Eurostar


Eurostar:

The popular Eurostar rail line between Paris and London will remain shut for a third day on Monday, and ticket sales have been suspended through Friday, Christmas Day, the company said, in the service's worst technical shutdown yet that already has left 60,000 travelers stranded during one of busiest travel periods of the year.

Five Eurostar trains stopped on their tracks Friday evening as they were inside the tunnel under the English Channel, leaving more than 2,000 people trapped in the dark and cold -- some for more than 12 hours, according to a Eurostar spokesman.

After conducting tests for much of the day Sunday, Eurostar officials said the cause of the breakdown was that cold, dry air from the freezing weather in northern France mixed with the warm, humid air of the tunnel and caused condensation that prompted the engines to shut down.

"Extreme weather can cause delays, but nothing like this," said the company spokesman, who said the shutdown for weather reasons was unprecedented. The Eurostar service was suspended for two days in September 2008 following a fire in the Chunnel, the 30-mile tunnel that runs between England and France.
"We will not start services again until we are sure we can get them through safely," Eurostar Chief Executive Richard Brown told BBC television, adding that normal service might not return for days. In a statement, Eurostar encouraged travelers to cancel their trips if possible or reschedule for a later date.

Yet with less than a week to go before Christmas, travelers fretted that their options for getting home are running out.
Tim Powell, a 30-year-old English teacher in Paris, ended up back at his house on Saturday night after a six-hour journey that took him as far as the northern French city of Lille before the train stopped and turned back.

Mr. Powell said he was hoping to get onto a Eurostar train on Monday. If not, he plans to make the journey to England by bus on Tuesday; the rail-transport service through the Chunnel has been unaffected.
"I'm annoyed I'm in Paris and not in London, and I'm worried I might not make it back at all for Christmas," he said.

French European parliamentarian Dominique Baudis was traveling to London from Paris Friday night when his train broke down.
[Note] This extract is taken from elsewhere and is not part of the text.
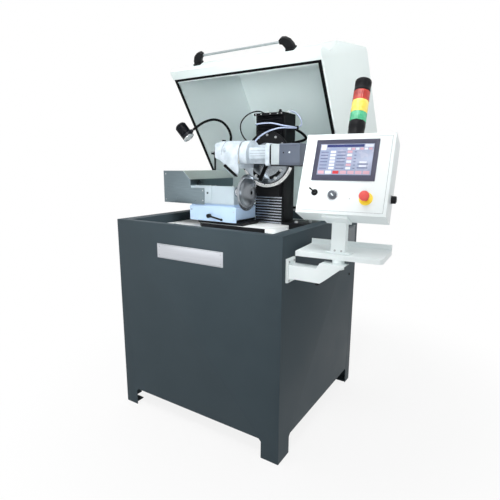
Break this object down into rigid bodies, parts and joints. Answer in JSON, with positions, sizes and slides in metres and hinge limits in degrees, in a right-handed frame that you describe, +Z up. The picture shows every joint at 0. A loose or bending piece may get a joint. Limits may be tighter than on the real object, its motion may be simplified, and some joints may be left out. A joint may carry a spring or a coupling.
{
  "type": "circular knife grinder",
  "caption": "Floor-standing circular knife grinder: sheet cabinet, raised hood, knife spindle on a slide, tilting wheel head on a lift column, panel on a side arm.",
  "frame": {"origin": "centre of the bounding box at floor level, hood open", "axes": "+Z up, +X to the right along the cabinet front, +Y from the front to the back"},
  "size_m": [1.392, 1.4564, 1.9936],
  "materials": {
    "slate_paint": "fine textured powder coat",
    "white_paint": "smooth semi-gloss powder coat",
    "hood_paint": "smooth semi-gloss powder coat",
    "pale_blue_paint": "smooth satin paint",
    "grey_paint": "satin",
    "black_paint": "satin black",
    "motor_grey": "satin",
    "stainless": "brushed stainless",
    "brushed_plate": "brushed",
    "machined_steel": "ground and turned",
    "knife_steel": "ground, bright",
    "chromed": "polished",
    "aluminium_tube": "satin anodised",
    "way_cover_silver": "pleated, black with bright edges",
    "black_rubber": "matte",
    "black_plastic": "matte",
    "dark_plastic": "matte",
    "lamp_black": "satin, ribbed",
    "scale_white": "satin with black ticks",
    "abrasive": "vitrified abrasive, grainy",
    "clear_hose": "translucent pale hose",
    "screen": "glass over a lit display",
    "yellow_plastic": "satin",
    "red_plastic": "satin",
    "lens_green": "ribbed translucent lens",
    "lens_yellow": "ribbed translucent lens",
    "lens_red": "ribbed translucent lens"
  },
  "bodies": {
    "stand": {"cabinet_shell": "slate_paint", "badge_plate": "brushed_plate", "vent_grille": "grey_paint", "side_plug": "black_plastic", "coolant_tank": "grey_paint", "drip_tray": "stainless", "hinge_fixed": "machined_steel", "base_casting": "black_paint", "slide_base": "black_paint", "column_body": "black_paint", "lower_bellows": "way_cover_silver", "upper_bellows": "black_rubber", "lamp_bracket": "black_paint", "lamp_neck": "black_rubber", "coolant_riser": "black_paint", "cable_loop": "black_rubber", "coolant_hoses": "clear_hose", "power_cable": "black_rubber", "panel_arm": "white_paint"},
    "hood": {"hood_shell": "hood_paint", "hood_seal": "black_rubber", "hinge_hood": "machined_steel", "handle_tube": "aluminium_tube", "handle_bracket_left": "black_plastic", "handle_bracket_right": "black_plastic"},
    "lift_carriage": {"carriage": "black_paint", "angle_scale": "scale_white"},
    "grinding_head": {"swivel_plate": "machined_steel", "head_casting": "white_paint", "wheel_guard": "white_paint", "spindle_housing": "white_paint", "motor_adapter": "white_paint", "spindle_motor": "motor_grey", "coolant_nozzle": "black_plastic"},
    "wheel": {"grinding_spindle": "machined_steel", "grinding_wheel": "abrasive"},
    "work_slide_body": {"work_slide": "pale_blue_paint", "workhead_block": "white_paint", "workhead_cover": "stainless"},
    "clamp_lever_body": {"clamp_lever": "black_plastic"},
    "knife": {"work_spindle": "machined_steel", "knife_disc": "knife_steel", "knife_flange": "machined_steel"},
    "lamp": {"lamp_head": "lamp_black"},
    "tap": {"tap_lever": "machined_steel"},
    "panel": {"shelf": "white_paint", "post": "white_paint", "panel_box": "white_paint", "screen_bezel": "dark_plastic", "screen_glass": "screen", "estop_ring": "yellow_plastic", "stack_base": "black_plastic", "stack_green": "lens_green", "stack_yellow": "lens_yellow", "stack_red": "lens_red", "stack_cap": "black_plastic"},
    "estop": {"estop_button": "red_plastic"},
    "selector": {"selector_knob": "black_plastic"},
    "toggle": {"toggle_lever": "chromed"},
    "side_knob_body": {"side_knob": "black_plastic"}
  },
  "joints": [
    {"name": "hood_hinge", "type": "hinge", "parent": "stand", "child": "hood", "pos_m": [-0.69601, 0.19838, 1.05], "axis": [1, 0, 0], "range_deg": [0, 56.16]},
    {"name": "head_lift", "type": "slide", "parent": "stand", "child": "lift_carriage", "axis": [0, 0, 1], "range_m": [-0.05, 0.06], "deforming": ["upper_bellows", "lower_bellows", "cable_loop", "coolant_hoses"]},
    {"name": "head_tilt", "type": "hinge", "parent": "lift_carriage", "child": "grinding_head", "pos_m": [-0.05101, -0.27362, 1.376], "axis": [0, 1, 0], "range_deg": [0, 30], "deforming": ["cable_loop", "coolant_hoses"]},
    {"name": "wheel_spin", "type": "hinge", "parent": "grinding_head", "child": "wheel", "pos_m": [-0.11101, -0.40092, 1.38], "axis": [1, 0, 0], "continuous": true},
    {"name": "work_feed", "type": "slide", "parent": "stand", "child": "work_slide_body", "axis": [1, 0, 0], "range_m": [0, 0.06]},
    {"name": "clamp_turn", "type": "hinge", "parent": "work_slide_body", "child": "clamp_lever_body", "pos_m": [-0.30111, -0.44022, 1.0661], "axis": [0, 1, 0], "range_deg": [-80, 28]},
    {"name": "knife_spin", "type": "hinge", "parent": "work_slide_body", "child": "knife", "pos_m": [-0.09101, -0.40092, 1.1938], "axis": [1, 0, 0], "continuous": true},
    {"name": "lamp_turn", "type": "hinge", "parent": "stand", "child": "lamp", "pos_m": [-0.50728, -0.33218, 1.51613], "axis": [0, 1, 0], "range_deg": [-25, 25]},
    {"name": "tap_turn", "type": "hinge", "parent": "stand", "child": "tap", "pos_m": [-0.58801, -0.01192, 1.4103], "axis": [0, 0, 1], "range_deg": [0, 90]},
    {"name": "panel_swivel", "type": "hinge", "parent": "stand", "child": "panel", "pos_m": [0.49399, -0.63592, 0.9655], "axis": [0, 0, 1], "range_deg": [-60, 3]},
    {"name": "estop_push", "type": "slide", "parent": "panel", "child": "estop", "axis": [-0.0808, 0.9237, -0.3746], "range_m": [0, 0.006], "stiffness_N_per_m": 900},
    {"name": "selector_turn", "type": "hinge", "parent": "panel", "child": "selector", "pos_m": [0.47396, -0.68082, 1.2204], "axis": [-0.0808, 0.9237, -0.3746], "range_deg": [-45, 45]},
    {"name": "toggle_flip", "type": "hinge", "parent": "panel", "child": "toggle", "pos_m": [0.40274, -0.69297, 1.23249], "axis": [0.9962, 0.0872, 0], "range_deg": [0, 24]},
    {"name": "side_knob_turn", "type": "hinge", "parent": "panel", "child": "side_knob_body", "pos_m": [0.67279, -0.61397, 1.20804], "axis": [0.9962, 0.0872, 0], "range_deg": [-135, 135]}
  ]
}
He said the trip took 12 to 13 hours, including six hours inside the tunnel.

Passengers were "without water, without any information and without any help provided to the most vulnerable passengers," he said.

Mr. Baudis said he plans to ask the European Commission to launch a formal inquiry, according to French news agency Agence France-Presse.
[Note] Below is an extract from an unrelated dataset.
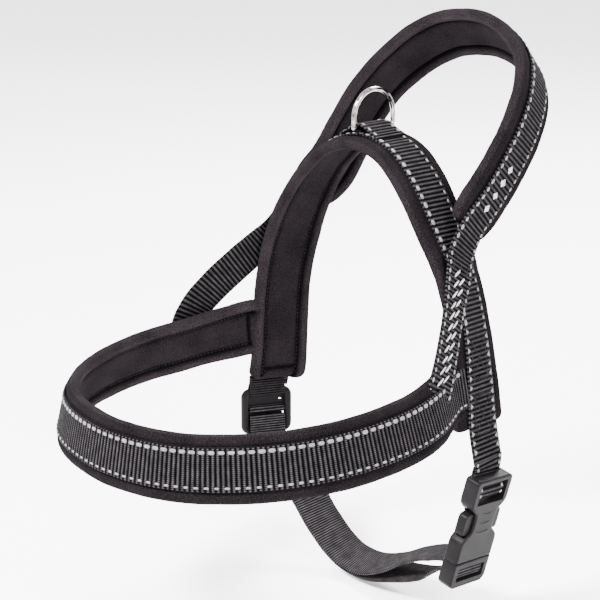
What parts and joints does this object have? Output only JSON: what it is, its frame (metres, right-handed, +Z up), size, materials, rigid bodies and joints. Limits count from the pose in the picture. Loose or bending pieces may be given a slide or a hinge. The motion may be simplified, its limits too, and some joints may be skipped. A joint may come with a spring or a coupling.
{
  "type": "padded dog harness",
  "caption": "Padded walking harness for a dog: saddle and chest bands, carry handle on the back, metal leash ring, quick-release buckle and adjustable belly strap.",
  "frame": {"origin": "inner face of the saddle pad at the top of the wearer's back, under the leash ring", "axes": "+Z up, -Y towards the wearer's nose, +X towards the wearer's left side, where the buckle is"},
  "size_m": [0.2422, 0.3318, 0.3669],
  "materials": {
    "neoprene": "matte knitted face over soft padding",
    "webbing": "ribbed woven webbing, slight sheen",
    "strap": "fine ribbed woven strap",
    "ring_steel": "polished",
    "buckle_plastic": "fine moulded grain"
  },
  "bodies": {
    "harness": {"saddle_pad": "neoprene", "saddle_webbing": "webbing", "chest_pad": "neoprene", "chest_webbing": "webbing", "left_brace": "webbing", "right_brace": "webbing", "ring_keeper": "webbing", "buckle_web_loop": "webbing", "slider_web_loop": "webbing", "buckle_housing": "buckle_plastic", "belly_strap": "strap", "belly_return": "strap"},
    "ring": {"leash_ring": "ring_steel"},
    "handle": {"handle_pad": "neoprene", "handle_webbing": "webbing"},
    "plug": {"buckle_plug": "buckle_plastic"},
    "front_latch": {"latch_front": "buckle_plastic"},
    "rear_latch": {"latch_rear": "buckle_plastic"},
    "slider": {"strap_slider": "buckle_plastic"}
  },
  "joints": [
    {"name": "leash_ring_swing", "type": "hinge", "parent": "harness", "child": "ring", "pos_m": [0, 0.001, 0.00795], "axis": [0, 1, 0], "range_deg": [-85, 85]},
    {"name": "handle_fold", "type": "hinge", "parent": "harness", "child": "handle", "pos_m": [0, -0.001, -0.06], "axis": [1, 0, 0], "range_deg": [-26, 45]},
    {"name": "buckle_release", "type": "slide", "parent": "harness", "child": "plug", "axis": [-0.2184, -0.1007, -0.9707], "range_m": [0, 0.034], "deforming": ["belly_strap", "belly_return", "latch_front", "latch_rear"]},
    {"name": "front_latch_squeeze", "type": "hinge", "parent": "plug", "child": "front_latch", "pos_m": [0.09437, -0.01132, -0.25195], "axis": [-0.9726, -0.0595, 0.225], "range_deg": [0, 7], "stiffness_Nm_per_rad": 0.8},
    {"name": "rear_latch_squeeze", "type": "hinge", "parent": "plug", "child": "rear_latch", "pos_m": [0.09317, 0.00358, -0.25323], "axis": [0.9726, 0.0595, -0.225], "range_deg": [0, 7], "stiffness_Nm_per_rad": 0.8},
    {"name": "slider_swing", "type": "hinge", "parent": "harness", "child": "slider", "pos_m": [-0.1, -0.003, -0.19], "axis": [0.4067, 0.9136, 0], "range_deg": [-25, 25], "deforming": ["belly_strap", "belly_return"]}
  ]
}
Three trains successfully made the journey under the Channel on Saturday, but suffered severe delays. Rachel Tiplady, a 34-year-old English writer living in Paris, got on the one Paris-to-London train that made it to England on Saturday, but the trip took more than 10 hours compared with the two-hour, 15-minute advertised time.
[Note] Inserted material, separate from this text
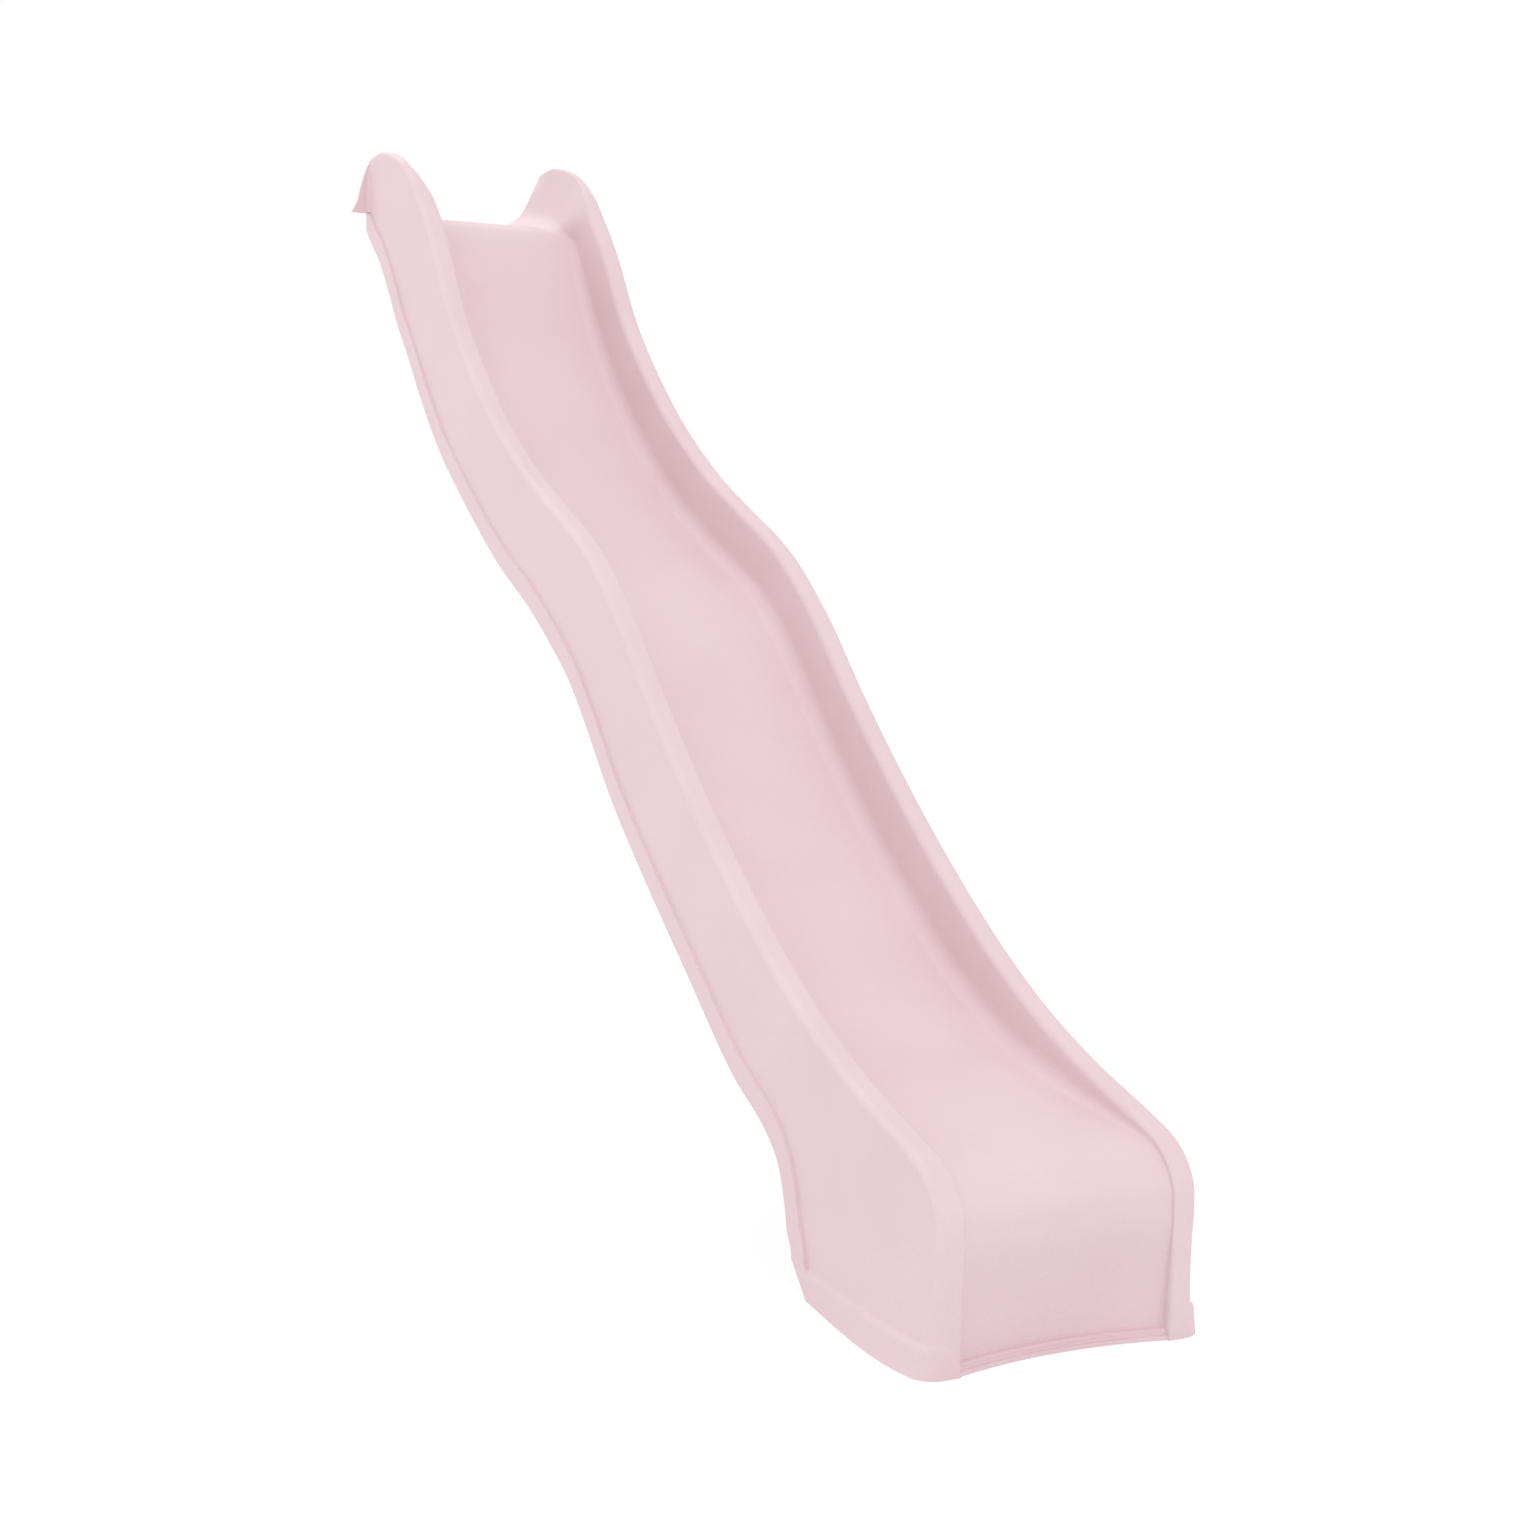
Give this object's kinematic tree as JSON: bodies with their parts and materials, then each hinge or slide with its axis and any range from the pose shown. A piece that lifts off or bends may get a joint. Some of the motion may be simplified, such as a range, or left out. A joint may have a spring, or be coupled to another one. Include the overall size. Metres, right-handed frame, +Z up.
{
  "type": "playground slide",
  "caption": "Wavy one-piece playground slide for a raised platform: a sloped trough with rounded rims, a boxed foot on the ground and a screwed lip on the deck.",
  "frame": {"origin": "the middle of the part's footprint, on the ground that the foot stands on", "axes": "+Z up; +Y from the foot up towards the platform; +X to the right of someone who stands in front of the foot and looks at the platform"},
  "size_m": [0.42, 2.159, 1.611],
  "materials": {
    "chute_plastic": "pale pink polyethylene with a fine pebbled, satin surface",
    "cap_plastic": "smooth pink plastic",
    "screw_steel": "bright zinc-plated steel"
  },
  "bodies": {
    "root": {"chute_shell": "chute_plastic", "deck_screw_1": "screw_steel", "deck_screw_2": "screw_steel", "deck_screw_3": "screw_steel", "deck_screw_4": "screw_steel", "cup_washer_1": "cap_plastic", "cup_washer_2": "cap_plastic", "cup_washer_3": "cap_plastic", "cup_washer_4": "cap_plastic", "cap_lid_1": "cap_plastic", "cap_lid_2": "cap_plastic", "cap_lid_3": "cap_plastic", "cap_lid_4": "cap_plastic"}
  },
  "joints": []
}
Ms. Tiplady's train broke down in the Chunnel before coasting to land in England. Then, another support train came to help tug her Eurostar to Saint Pancras station in London, but the support train then broke down outside of London, she said. A brawl broke out in one of the cars, and passengers sneaked into the bathrooms to smoke, she added.

"I felt like a refugee. Everyone was bedraggled and knackered," Ms. Tiplady said.
The chaos could damage Eurostar's reputation as the easiest way to travel between London and Paris and Brussels.

Tulip Siddiq, a 27-year-old researcher in London, chose to take the train over a plane to visit her brother in Belgium for the weekend. As of Sunday night, she was still waiting to leave.

"I was trying to be good and get the Eurostar [for my carbon footprint]," Ms. Siddiq said. "Flights tend to be delayed and a hassle ... And then it turns out it was Eurostar that was canceled."

Last week Eurostar train managers threatened to strike during the weekend over meal allowances before calling off the strike. Eurostar had said the strike wouldn't affect service.